The shift is not driven by novelty. It is driven by operational need. Companies require clearer communication in increasingly complex environments, and immersive tools deliver measurable improvements.
Why brands invest
Three consistent drivers explain the rise in immersive spatial environments across industries.
- Longer, more focused engagement
Digital content consumption is fragmented. Attention spans decline across all demographics. Immersive environments counter this by creating defined routes, focal points and pacing. Users spend more time inside controlled sequences, which increases message retention and strengthens brand perception.
- Clarity for complex information
Many products, systems and services cannot be summarised in a single frame. Real-time environments allow stakeholders to understand zoning, connections and functionality by navigating them directly. This reduces misinterpretation and accelerates decision cycles.
- Alignment across teams and stakeholders
Immersive environments act as a shared reference point. Designers, engineers, investors and managers analyse the same spatial information without relying on assumptions. This reduces iterations and brings predictability to development.
- Efficient prototyping
Testing circulation, scale and layout in a digital prototype identifies conflicts early. This reduces physical mock-ups, limits redesign costs and improves the quality of the final outcome.
Sector-specific applications
Retail and fashion
• virtual showrooms
• collection previews
• branded spatial journeys
• hybrid digital–physical activations
Real estate and development
• interactive walk-throughs of unbuilt projects
• investor tools
• community consultation environments
Luxury and lifestyle
• private digital rooms
• controlled brand universes
• environments for limited releases
Culture and education
• digital exhibitions
• extended museum experiences
• training and research spaces
Corporate and B2B
• onboarding platforms
• operational training
• technical demos for partners and investors
Why architecture matters in digital environments
The strongest immersive projects are led by architectural logic. Architecture provides clarity. It gives structure, proportion, hierarchy and orientation. These principles transform digital environments from attractive visuals into functional strategic tools.
An architect’s approach, zoning, circulation, light, sequencing, produces digital spaces that communicate intent, guide behaviour and support evaluation. This creates environments that are coherent, legible and aligned with brand objectives.
With more than two decades of architectural practice, we apply the same rigor used in built projects to every digital environment we design. This ensures that immersive spaces remain grounded in spatial reasoning and human experience.
Conditions for successful implementation
Three elements consistently determine whether immersive environments deliver value.
A defined function
The environment must serve a clear purpose. Sales, training, consultation, storytelling or research. Every spatial and technical choice supports that goal.
Consistency with brand identity
Digital environments must extend the brand’s tone, values and visual language. They should reinforce a coherent identity across platforms and markets.

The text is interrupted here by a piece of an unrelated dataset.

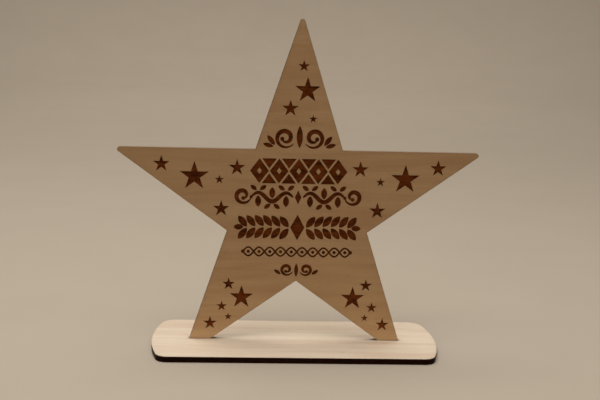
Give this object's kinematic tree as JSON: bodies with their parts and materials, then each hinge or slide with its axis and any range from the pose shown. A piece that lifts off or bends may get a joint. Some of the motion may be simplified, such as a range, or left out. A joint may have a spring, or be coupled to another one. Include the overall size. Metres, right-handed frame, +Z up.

Interdisciplinary expertise
Effective projects combine architecture, interaction design, 3D development and software engineering. This mix ensures reliability, scalability and spatial quality.
Long-term implications for brands
Spatial computing will shape digital communication over the next decade. Real-time environments will integrate into planning, sales, marketing and operations. Early adoption provides strategic advantages: predictable development cycles, reduced costs and clearer internal alignment.

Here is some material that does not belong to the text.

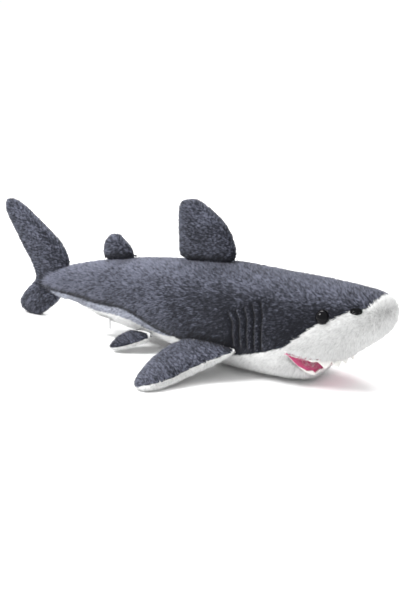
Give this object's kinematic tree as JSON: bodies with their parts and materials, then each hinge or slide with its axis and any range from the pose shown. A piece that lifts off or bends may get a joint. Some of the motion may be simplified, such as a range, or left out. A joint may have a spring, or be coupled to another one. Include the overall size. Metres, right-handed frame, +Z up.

Immersive digital environments function as precise bridges between concept and execution. They reduce uncertainty, improve decision-making and increase engagement across all types of audiences. Whether used for brand communication, development or cultural interpretation, their impact is structural rather than temporary.
Key outcomes for organisations
- Clearer communication of spatial ideas
- Reduced revision and prototyping costs
- Faster approvals and fewer misunderstandings
- Stronger internal alignment
- Measurable improvements in engagement
- Predictable development outcomes
Brands invest in immersive digital environments because these tools support better decisions, stronger storytelling and more efficient operations. As spatial computing becomes an integrated part of design and communication, organisations that develop capability early will lead the next phase of digital transformation.